Dear all,
Are parallel simulations supposed to yield identical results to a serial simulation? I’ve been testing using some in-house problems and reproducibility has been unreliable.
In our “candu” test problem, parallel k-eff reproduces serial k-eff across a broad range of thread/node counts and two different compute clusters. The results also agree to 0.01mk when comparing between platforms.
Using the same openmc binaries, reproducibility breaks down for different problems. One such problem is a simplified HTGR compact with explicit triso particles. Another is a simplified lattice cell inspired by the MSRE.
Is this a known issue?
Hi @AlexandreTrottier and welcome to the community. Parallel simulations can and do yield identical results to a serial simulation, but only when the number of particles and batches simulated is not very high. If you run a lot of particles / batches, eventually you end up with some results that are different by virtue of the fact that floating point arithmetic is not associative. Because it is a Monte Carlo simulation, even small differences in results (e.g., current batch k-effective) can result in the parallel run completely “diverging” from the serial run (diverging in the sense of appearing to be a completely different random sequence of events — however, it should converge to the same answer).
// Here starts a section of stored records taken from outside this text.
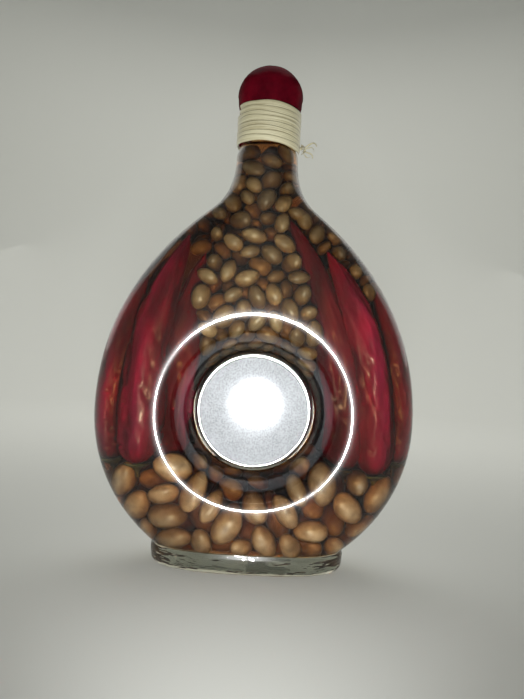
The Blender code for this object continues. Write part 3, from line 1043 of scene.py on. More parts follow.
    def foot(self) -> list[np.ndarray]:
        """Half sections of the plumb foot with its rolled lower edge and flat sole.

        Returns:
            The rows, closed at the middle of the sole.
        """
        lip = self.foot_lip
        edge = [(self.foot_top, 0.0)] + [(height, lip * share) for height, share in self.foot_roll]
        for turn in (0, 15, 30, 45, 60, 75, 90):
            angle = math.radians(turn)
            height = self.foot_edge * (1 - math.sin(angle))
            edge.append((height, lip * 0.6 * (1 - turn / 90) - self.foot_edge * (1 - math.cos(angle))))
        rows = []
        for height, out in edge:
            row = self.section(self.foot_top, 0.0, -out)
            row[:, 2] = height
            rows.append(row)
        return rows + self.closing(rows[-1])

    @staticmethod
    def closing(row: np.ndarray) -> list[np.ndarray]:
        """Rows that shrink a half section to its centre."""
        middle = np.array((0.0, 0.0, row[0, 2]))
        return [middle + (row - middle) * share for share in (0.97, 0.8, 0.5, 0.0)]


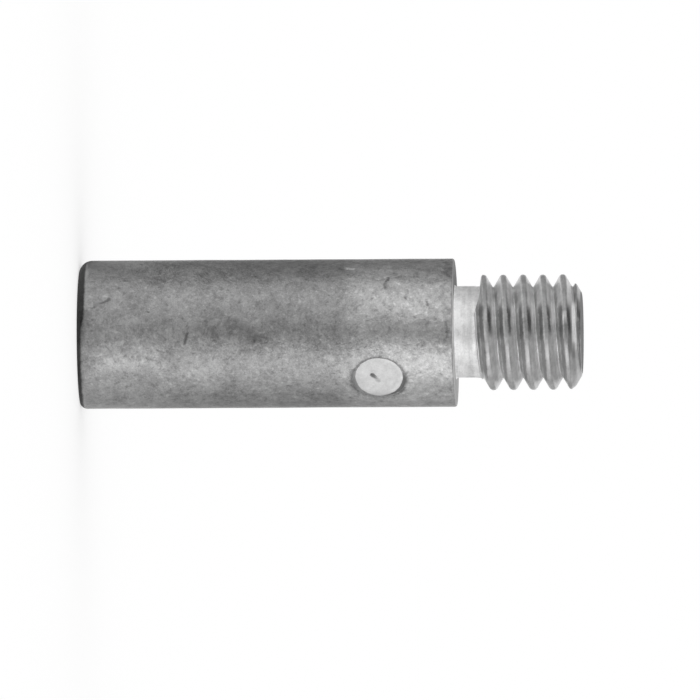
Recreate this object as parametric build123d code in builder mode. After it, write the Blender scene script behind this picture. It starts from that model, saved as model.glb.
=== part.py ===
from build123d import *
from math import radians, tan
import os

# Pencil anode for an engine's cooling circuit: one zinc casting with a threaded stub.
#
# The plain rod is the metal that is eaten away. The stub behind its shoulder is turned down to a
# relief neck and cut with a coarse inch thread, which screws into the plug that holds the anode.
# The rod stands on its free end: the origin is the middle of that end, +Z runs along the axis to
# the thread, and the round flat where the casting's gate was trimmed away faces -Y.

# ---- Driving dimensions, in millimetres and degrees ----
inch = 25.4

rod_diameter = 11.86
rod_length = 30.1
free_end_radius = 0.75
shoulder_edge_bevel = 0.14

neck_diameter = 7.32
neck_length = 2.02
neck_root_bevel = 0.14

threads_per_inch = 16
thread_form_angle = 60
thread_major_diameter = 9.13
thread_minor_diameter = 7.34
thread_crest_land = 0.27
thread_length = 8.06
thread_start_edge_radius = 0.12
thread_start_root_radius = 0.22
first_groove_height = 0.77
cutter_clearance = 0.1

end_face_diameter = 6.56
end_chamfer_length = 0.76

gate_flat_diameter = 3.75
gate_flat_depth = 0.36
gate_flat_to_shoulder = 5.98
gate_wall_angle = 45
pore_length = 0.9
pore_width = 0.36
pore_depth = 0.22
pore_wall_angle = 20
pore_offset = 0.36
pore_turn = -45

# ---- Sizes that follow from them ----
rod_radius = rod_diameter / 2
neck_radius = neck_diameter / 2
major_radius = thread_major_diameter / 2
minor_radius = thread_minor_diameter / 2
end_face_radius = end_face_diameter / 2
thread_start = rod_length + neck_length
overall_length = thread_start + thread_length

# The groove between the threads narrows from its mouth, just outside the crest, to its flat root
pitch = inch / threads_per_inch
flank_slope = tan(radians(thread_form_angle / 2))
mouth_radius = major_radius + cutter_clearance
mouth_half_width = (pitch - thread_crest_land) / 2 + cutter_clearance * flank_slope
root_half_width = mouth_half_width - (mouth_radius - minor_radius) * flank_slope

# It starts in the open over the neck and runs out past the end of the stub
groove_start = rod_length + first_groove_height
groove_length = neck_length + thread_length + pitch / 2

# ---- The thread's groove, as one solid along its helix ----
with BuildPart() as groove:
    with BuildLine():
        helix = Helix(pitch, groove_length, major_radius, center=(0, 0, groove_start))
    with BuildSketch(Plane.XZ):
        Polygon(
            (mouth_radius, groove_start - mouth_half_width),
            (mouth_radius, groove_start + mouth_half_width),
            (minor_radius, groove_start + root_half_width),
            (minor_radius, groove_start - root_half_width),
            align=None,
        )
    sweep(path=helix, is_frenet=True)

# ---- The anode ----
with BuildPart() as anode:
    # Turned blank: rod, neck and stub
    with BuildSketch(Plane.XZ):
        Polygon(
            (0, 0),
            (rod_radius, 0),
            (rod_radius, rod_length),
            (neck_radius, rod_length),
            (neck_radius, thread_start),
            (major_radius, thread_start),
            (major_radius, overall_length - end_chamfer_length),
            (end_face_radius, overall_length),
            (0, overall_length),
            align=None,
        )
    revolve(axis=Axis.Z)

    rims = anode.edges().filter_by(GeomType.CIRCLE).group_by(Axis.Z)
    free_end_rim = rims[0]
    neck_root, shoulder_edge = rims[1].sort_by(SortBy.RADIUS)
    start_root, start_edge = rims[2].sort_by(SortBy.RADIUS)
    fillet(free_end_rim, free_end_radius)
    chamfer(shoulder_edge, shoulder_edge_bevel)
    chamfer(neck_root, neck_root_bevel)
    fillet(start_root, thread_start_root_radius)
    fillet(start_edge, thread_start_edge_radius)

    # Thread
    add(groove.part, mode=Mode.SUBTRACT)

    # Flat left by the trimmed gate, inside a sloping wall, with a shrinkage pore off its middle
    gate_plane = Plane(
        origin=(0, gate_flat_depth - rod_radius, rod_length - gate_flat_to_shoulder),
        x_dir=(0, 0, 1),
        z_dir=(0, -1, 0),
    )
    with BuildSketch(gate_plane):
        Circle(gate_flat_diameter / 2)
    extrude(amount=2 * gate_flat_depth, taper=-gate_wall_angle, mode=Mode.SUBTRACT)
    with BuildSketch(gate_plane):
        with Locations((-pore_offset, 0)):
            SlotOverall(pore_length, pore_width, rotation=pore_turn)
    extrude(amount=-pore_depth, taper=pore_wall_angle, mode=Mode.SUBTRACT)

anode.part.label = "anode"

os.makedirs("parts", exist_ok=True)
export_step(anode.part, "parts/anode.step")
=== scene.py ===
import logging
import math
from dataclasses import dataclass, field
from enum import Enum

import bmesh
import bpy
from mathutils import Matrix, Vector, noise


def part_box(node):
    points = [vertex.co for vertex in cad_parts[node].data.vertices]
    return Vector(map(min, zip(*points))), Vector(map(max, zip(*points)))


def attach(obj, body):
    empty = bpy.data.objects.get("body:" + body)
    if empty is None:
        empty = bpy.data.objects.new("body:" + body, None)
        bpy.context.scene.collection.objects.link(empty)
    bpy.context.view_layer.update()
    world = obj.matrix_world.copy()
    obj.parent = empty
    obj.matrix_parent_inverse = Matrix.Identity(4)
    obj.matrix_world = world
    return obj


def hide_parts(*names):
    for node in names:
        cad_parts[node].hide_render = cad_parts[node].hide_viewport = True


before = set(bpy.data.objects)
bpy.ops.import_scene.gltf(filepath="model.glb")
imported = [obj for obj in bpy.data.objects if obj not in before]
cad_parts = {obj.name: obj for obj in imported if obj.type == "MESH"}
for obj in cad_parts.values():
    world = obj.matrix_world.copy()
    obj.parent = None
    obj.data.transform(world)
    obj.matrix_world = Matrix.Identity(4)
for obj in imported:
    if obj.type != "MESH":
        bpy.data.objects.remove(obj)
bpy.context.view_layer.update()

# The looks of a pencil anode: one zinc casting, standing on its free end with the threaded stub up.
# The shape is worked out in millimetres and scaled to metres at the end. Heights are measured from
# the free end, and angles round the rod from +X towards +Y, so the gate's flat is at -90 degrees.

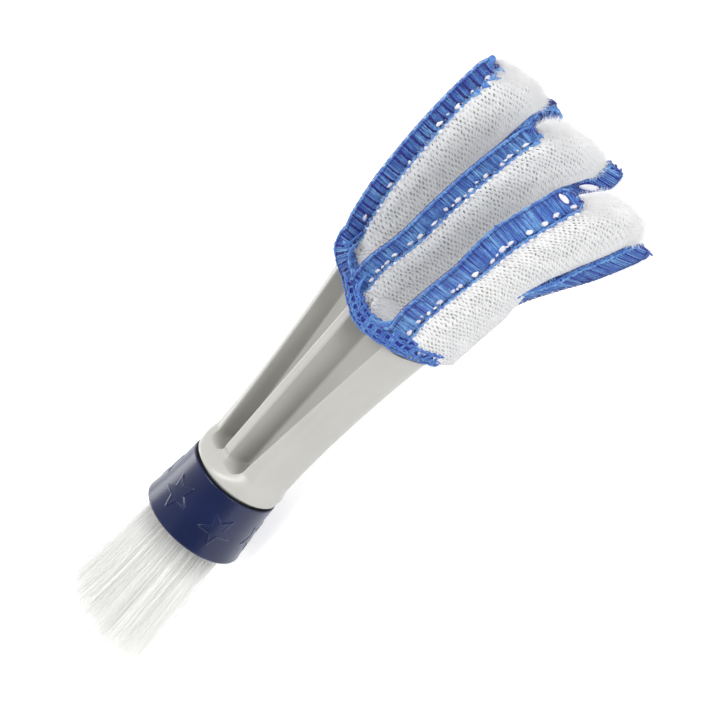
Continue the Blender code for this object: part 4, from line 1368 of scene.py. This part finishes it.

Ability to obtain reproducible results can also be related to the physics. I’ve found that it’s harder to get reproducible results for problems with a lot of graphite, where neutrons tend to have a lot of collisions (i.e., more opportunities to get bit by floating point non-associativity). That’s probably what you’re seeing in the HTGR problem.
Hi,
Thanks for getting back to me. This would seem related to the issue of how weights are carried forward. Would the reproducibility then be sensitive to the population control mechanisms?
Yes, reproducibility could be sensitive to population control mechanisms as well, although we don’t have many population control mechanisms at present (mainly survival biasing). There is an open pull request for adding weight windows for variance reduction.